When using any SRS, it’s essential that you review expired cards daily, and fully review the entire queue of expired cards. For the sake of progress it is important that you consistently add a certain number of facts to the SRS every day. You will find that the day-to-day workload will steadily increase with time, even if only the same number of cards are added each day. (There’s an exponential/logarithmic relationship here that I do not have the time or patience to derive.)

When I first started on the kanji I settled in on adding 50 cards/day to my SRS. I could do this in about 1.5 hours or so (a reasonable amount of time for me). However within a few weeks I was up to 100 reviews/day and reviewing was taking up so much time that on some days I was unable to add new facts. And when I went a day without reviewing…the backlog of cards took a full week to clear out.

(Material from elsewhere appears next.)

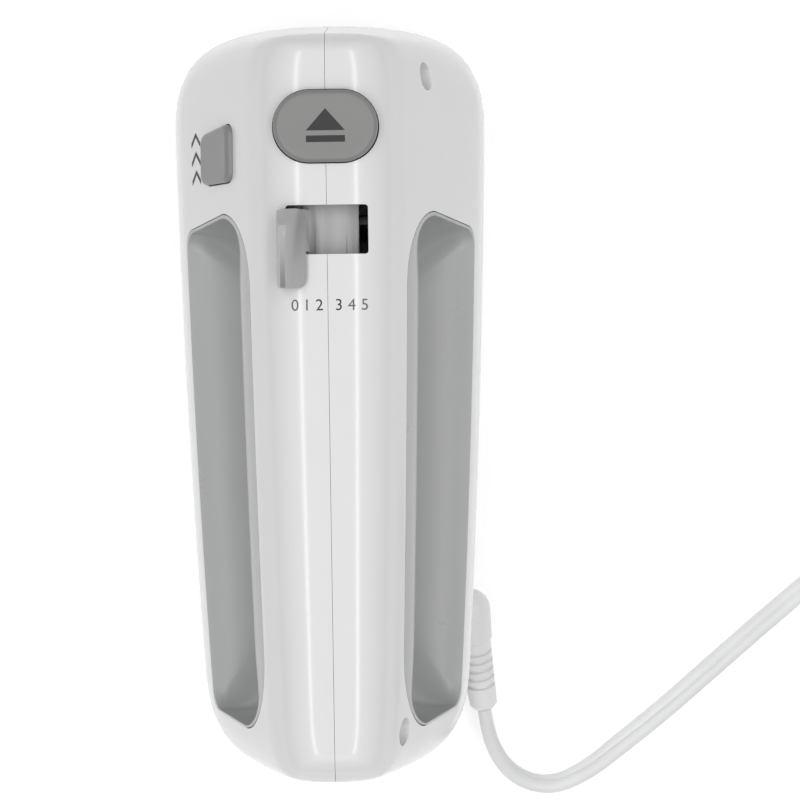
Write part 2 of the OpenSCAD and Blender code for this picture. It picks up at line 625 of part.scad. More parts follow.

To the point I am getting. Since the number of reviews were getting out of control, I decided to cut in half the number of facts I add each day. Now I am adding only 25 cards/day, and over the last week the per-day workload has been steadily decreasing. On the morning when I open Anki to find less than 50 cards up for review, I will resume adding 50 cards/day until the workload again reaches 100 reviews/day and I cycle back to 25 new cards/day. This is a sustainable system; a method that I can keep up indefinitely, and a method which will ensure a steady progress of 50-100 reviews and 25-50 new cards on any given day.